In terms of buy-to-let investments, there are signs that rental markets are at a turning point. Real rents are still climbing, but at a slower pace now that vacancy rates are ticking up. Returns for rental property investors remain healthy, but the influx of high-end supply has begun to dampen financial performance in many prime urban locations. There continues to be a vast undersupply within the low-cost segment, and investors might be well-served by focusing on this market segment.

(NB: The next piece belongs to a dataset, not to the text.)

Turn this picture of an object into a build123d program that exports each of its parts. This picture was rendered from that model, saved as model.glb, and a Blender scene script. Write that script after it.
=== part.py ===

There is clearly currently cause for concern from a landlord’s perspective in South Africa. While some property investors are seeing respectable returns on their investments, many appear to suffering the consequences of a muted economy, and the resulting tenant delinquency. There are short- to medium-term opportunities for property investors and landlords in properties that allow for multi-generational living and in properties that can be rented for R3 500 to R7 000 per month. However, local investors may be better served by looking into potential offshore property investments, such as those available in locations with high growth potential like Atlanta, Georgia in the United States. Success could be achieved offshore, by focusing on property investments that answer to the high demand for rental properties that address the needs of families in the low to middle income segment.
Correctly managed investments — from the purchase of the right property, to close management of necessary renovations, and securing the right letting agent who will perform careful due diligence on potential tenants — do have scope for a potential healthy return on your local and international property investments.